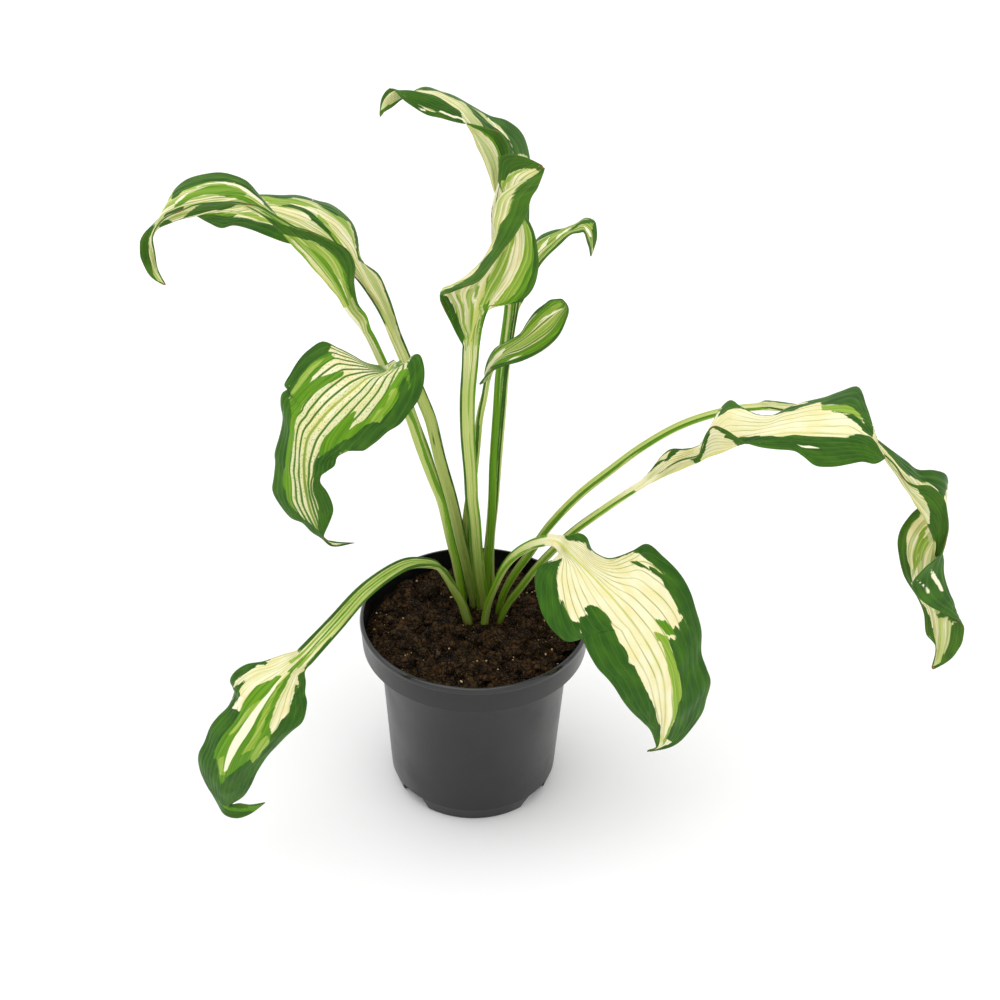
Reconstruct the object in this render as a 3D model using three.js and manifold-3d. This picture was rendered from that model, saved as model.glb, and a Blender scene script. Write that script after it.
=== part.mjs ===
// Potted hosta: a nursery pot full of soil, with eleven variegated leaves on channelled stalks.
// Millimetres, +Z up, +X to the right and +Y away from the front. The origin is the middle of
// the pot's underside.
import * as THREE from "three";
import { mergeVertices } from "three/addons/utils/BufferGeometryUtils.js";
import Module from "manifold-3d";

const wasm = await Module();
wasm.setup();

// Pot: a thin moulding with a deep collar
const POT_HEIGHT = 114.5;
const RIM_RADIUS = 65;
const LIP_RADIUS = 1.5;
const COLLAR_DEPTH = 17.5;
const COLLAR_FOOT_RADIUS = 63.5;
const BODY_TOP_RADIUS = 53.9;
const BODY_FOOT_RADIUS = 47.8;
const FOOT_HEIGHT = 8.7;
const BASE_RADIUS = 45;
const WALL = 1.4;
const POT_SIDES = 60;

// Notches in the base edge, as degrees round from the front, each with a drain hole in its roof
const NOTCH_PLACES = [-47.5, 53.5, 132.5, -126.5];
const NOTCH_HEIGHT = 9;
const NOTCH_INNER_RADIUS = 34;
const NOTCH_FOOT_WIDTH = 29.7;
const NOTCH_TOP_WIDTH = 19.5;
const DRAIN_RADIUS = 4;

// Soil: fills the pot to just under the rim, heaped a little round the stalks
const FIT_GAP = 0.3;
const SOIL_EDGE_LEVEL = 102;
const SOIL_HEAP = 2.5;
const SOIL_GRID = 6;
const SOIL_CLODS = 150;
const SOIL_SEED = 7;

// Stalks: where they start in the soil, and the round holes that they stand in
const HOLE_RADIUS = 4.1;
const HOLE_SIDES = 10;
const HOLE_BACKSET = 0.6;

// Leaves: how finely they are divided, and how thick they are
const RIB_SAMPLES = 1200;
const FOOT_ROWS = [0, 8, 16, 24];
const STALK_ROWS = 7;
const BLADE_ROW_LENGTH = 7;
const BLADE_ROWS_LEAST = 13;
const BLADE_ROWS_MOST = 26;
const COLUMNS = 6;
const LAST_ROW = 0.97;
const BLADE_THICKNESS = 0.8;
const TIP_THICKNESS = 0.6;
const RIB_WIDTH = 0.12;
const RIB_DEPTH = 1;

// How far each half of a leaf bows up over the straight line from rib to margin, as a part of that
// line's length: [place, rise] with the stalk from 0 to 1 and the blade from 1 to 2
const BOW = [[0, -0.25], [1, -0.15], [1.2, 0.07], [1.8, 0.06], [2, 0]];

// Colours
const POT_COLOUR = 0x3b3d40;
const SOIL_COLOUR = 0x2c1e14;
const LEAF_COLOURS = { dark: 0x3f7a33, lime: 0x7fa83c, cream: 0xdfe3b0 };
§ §
Your goal: Print, please, the lines from the first line of the material through the line that contains "import Module from", exactly as written and with nothing added.

Final result:
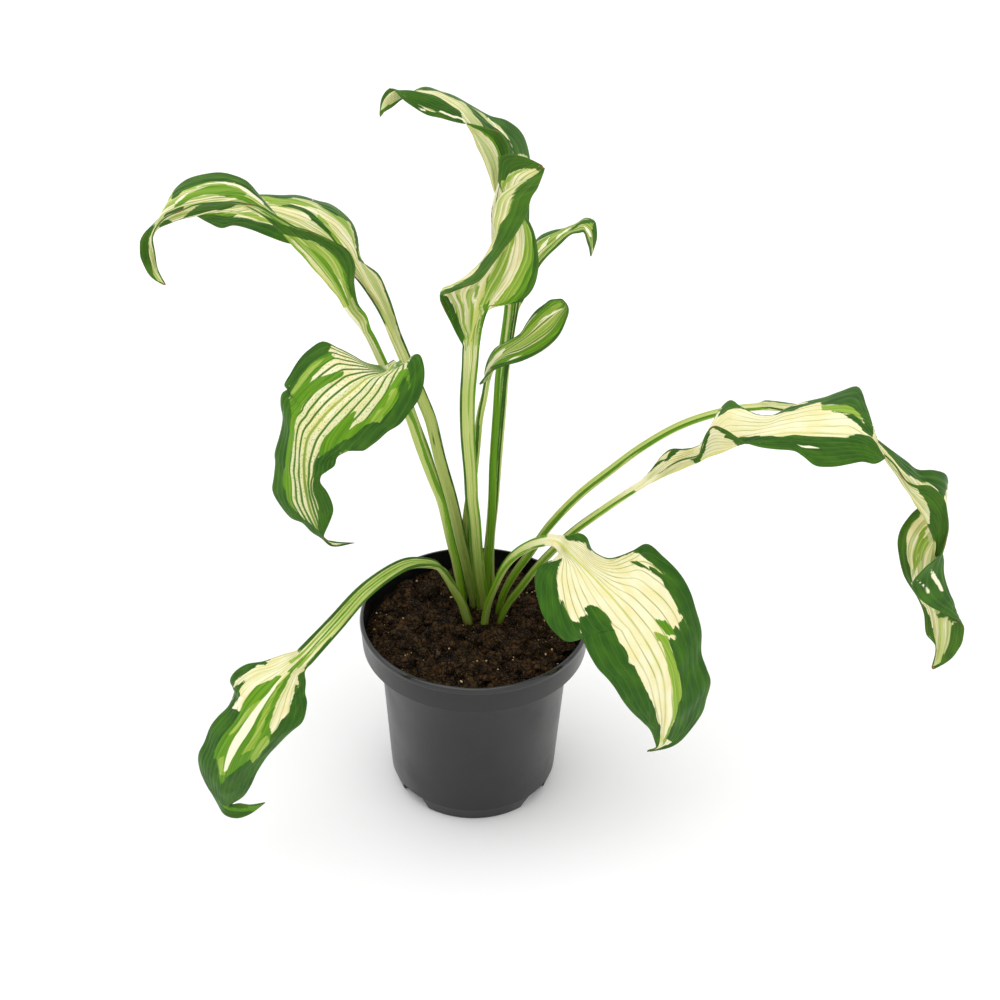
Reconstruct the object in this render as a 3D model using three.js and manifold-3d. This picture was rendered from that model, saved as model.glb, and a Blender scene script. Write that script after it.
=== part.mjs ===
// Potted hosta: a nursery pot full of soil, with eleven variegated leaves on channelled stalks.
// Millimetres, +Z up, +X to the right and +Y away from the front. The origin is the middle of
// the pot's underside.
import * as THREE from "three";
import { mergeVertices } from "three/addons/utils/BufferGeometryUtils.js";
import Module from "manifold-3d";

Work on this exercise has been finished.